Investigating lithium intercalation and diffusion in Nb-doped TiO2 by first principles calculations

Abstract 1) Background Recent research has shown growing interest in developing titanium dioxide (TiO2) based anode for lithium ion batteries due to its high theoretical specific capacity, safety, chemical stability, and abundance. Niobium-doped (Nb-doped) TiO2 anode was proposed for lithium ion batteries and demonstrated to improve cycling stability and cycling performance. 2) Methods In this study, first principles calculation based on density functional theory (DFT) was used to reveal and understand the mechanism of Nb-doped TiO2 outperforming pristine TiO2 as the anode material of lithium ion batteries.
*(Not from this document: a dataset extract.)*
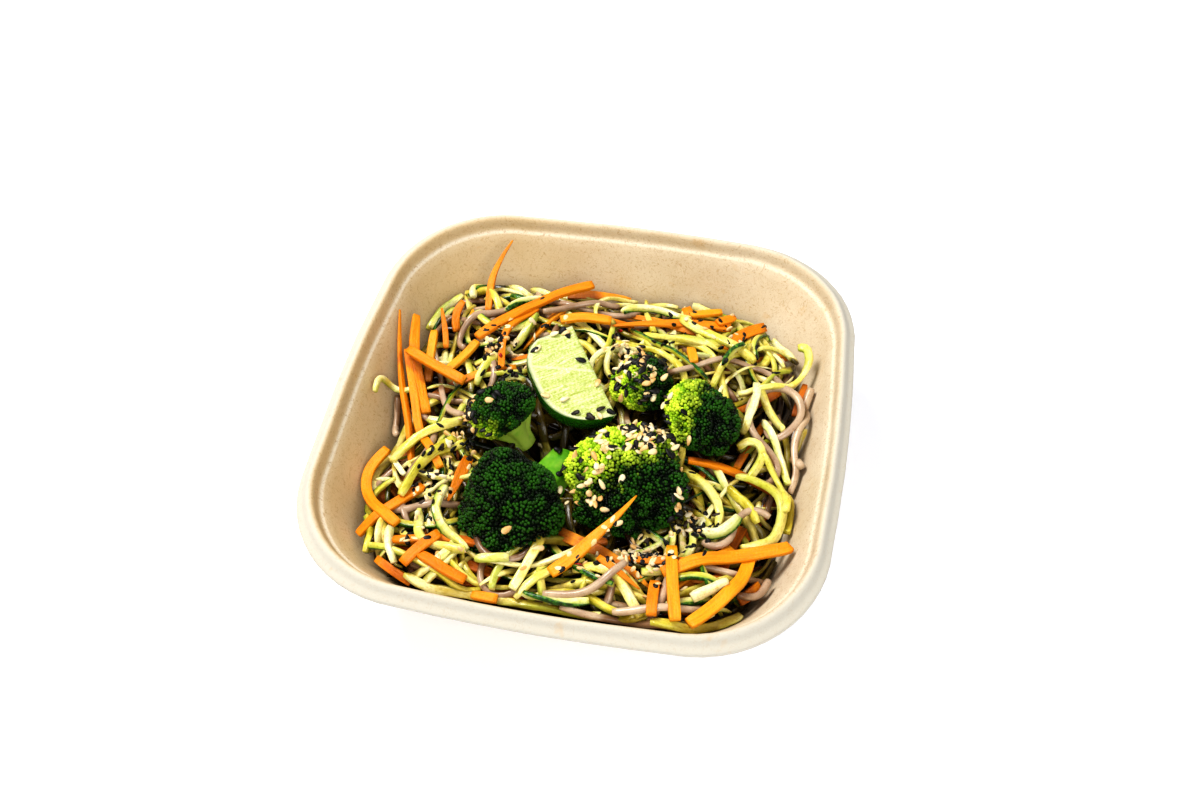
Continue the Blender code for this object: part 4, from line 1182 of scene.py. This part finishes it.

The lithium intercalation energy, lithium diffusion energy barrier, electron density difference mapping, and electronic structure of Nb-doped TiO2 at dilute lithium concentration were computed and compared to those of pristine TiO2. 3) Significant Findings For all three investigated polymorphs: anatase, rutile, and TiO2(B), Nb-doping enhances the lithium intercalation process by lowering the intercalation energy, but slightly increasing the energy barrier of lithium diffusion due to stronger interaction between the intercalated lithium and polaron induced by Nb dopant in TiO2. From the analysis of electronic structure, new energy states are formed, induced by doping with Nb. These new states narrow the band gap and shift Fermi levels towards the conduction band, thus facilitating improvement of electronic conductivity for all three phases studied.